An area that I would say I am not as strong in during the evaluation design phase is my statement of evaluation use and how I would achieve use with my evaluation. In your Hot Tips section, both of you again raise some suggestions that I believe would have a positive impact on my own evaluation if used. I am using a participatory approach in my outcome evaluation and I believe that your suggestion of using quotes from my stakeholders in my evaluation findings of challenges and weaknesses would greatly strengthen and increase my evaluations use and by doing this it also lends itself to following the ethical guidelines for evaluators (ie: truly letting the people that are affected by the program have their voices heard.) Also, I believe I underestimated the power of verbal dialogue to share report findings with my stakeholders. This suggestion of also using conversation as a reporting method makes complete sense for my program. Lastly, I think I may have had a hole in my understanding of evaluation use as I did not consider it part of the evaluation scope to need to provide solutions for any challenges and weaknesses that are identified in the recommendation.
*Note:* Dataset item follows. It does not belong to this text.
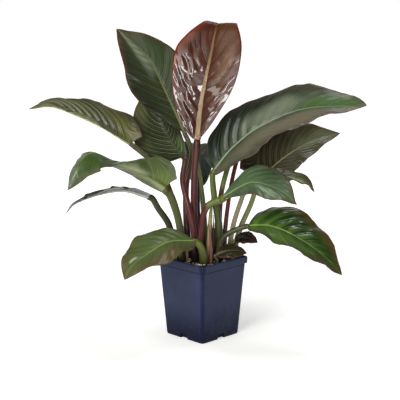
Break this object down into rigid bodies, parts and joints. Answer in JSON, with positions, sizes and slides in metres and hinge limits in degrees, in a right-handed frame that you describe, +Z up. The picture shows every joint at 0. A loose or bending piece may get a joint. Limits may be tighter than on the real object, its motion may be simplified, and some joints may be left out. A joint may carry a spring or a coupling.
{
  "type": "potted philodendron",
  "caption": "Potted house plant: long-stalked, glossy, wavy leaves in dark green, olive and red-brown, rising from soil in a square tapered plastic nursery pot.",
  "frame": {"origin": "centre of the pot's bottom face, on the plane it stands on", "axes": "+Z up the pot and the plant; -Y out of the vertical pot edge that faces the viewer; +X to the viewer's right. The pot stands corner-on, its sides at 45 degrees to X and Y"},
  "size_m": [0.6131, 0.3684, 0.5712],
  "materials": {
    "pot": "satin",
    "soil": "rough",
    "blade_red_brown": "glossy",
    "blade_deep_green": "glossy",
    "blade_olive": "glossy",
    "blade_brown_green": "glossy",
    "stalk_wine": "satin",
    "stalk_olive": "satin",
    "stalk_green": "satin",
    "stalk_brown_green": "satin",
    "sheath_brown": "matt",
    "sheath_straw": "matt",
    "crown": "matt"
  },
  "bodies": {
    "root": {"pot": "pot", "soil": "soil", "leaf_newest_blade": "blade_red_brown", "leaf_newest_stalk": "stalk_wine", "leaf_tall_left_blade": "blade_deep_green", "leaf_tall_left_stalk": "stalk_wine", "leaf_broad_behind_blade": "blade_deep_green", "leaf_broad_behind_stalk": "stalk_olive", "leaf_arching_left_blade": "blade_olive", "leaf_arching_left_stalk": "stalk_olive", "leaf_twisted_left_blade": "blade_deep_green", "leaf_twisted_left_stalk": "stalk_green", "leaf_edge_on_left_blade": "blade_deep_green", "leaf_edge_on_left_stalk": "stalk_olive", "leaf_front_left_blade": "blade_brown_green", "leaf_front_left_stalk": "stalk_green", "leaf_front_right_blade": "blade_olive", "leaf_front_right_stalk": "stalk_green", "leaf_long_right_blade": "blade_deep_green", "leaf_long_right_stalk": "stalk_olive", "leaf_back_right_blade": "blade_brown_green", "leaf_back_right_stalk": "stalk_olive", "leaf_middle_right_blade": "blade_deep_green", "leaf_middle_right_stalk": "stalk_wine", "leaf_curled_right_blade": "blade_olive", "leaf_curled_right_stalk": "stalk_brown_green", "leaf_drooping_back_blade": "blade_deep_green", "leaf_drooping_back_stalk": "stalk_olive", "leaf_behind_upper_blade": "blade_deep_green", "leaf_behind_upper_stalk": "stalk_green", "leaf_behind_lower_blade": "blade_olive", "leaf_behind_lower_stalk": "stalk_wine", "leaf_small_dark_blade": "blade_brown_green", "leaf_small_dark_stalk": "stalk_olive", "leaf_small_olive_blade": "blade_olive", "leaf_small_olive_stalk": "stalk_brown_green", "sheath_brown": "sheath_brown", "sheath_straw": "sheath_straw", "sheath_left": "sheath_straw", "crown_left": "crown", "crown_middle": "crown", "crown_right": "crown"}
  },
  "joints": []
}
I previously thought that this would be the responsibility of the program operators after hearing the findings of the evaluation. Being an evaluator that can provide and guide my stakeholder to solutions will again, strengthen that relationship of trust between the two, and increase the use of the evaluation. I have not turned in my final program design yet and am going to edit and add in these great recommendations, so, thank you!
This evaluation business is complex! As I continue to unravel the layers and learn a little more each day about the ins and outs of program evaluation, I am thankful for forums such as AEA365 and experts like yourselves who can share your best practices to help us rookies (aka me!) to better inform our practices.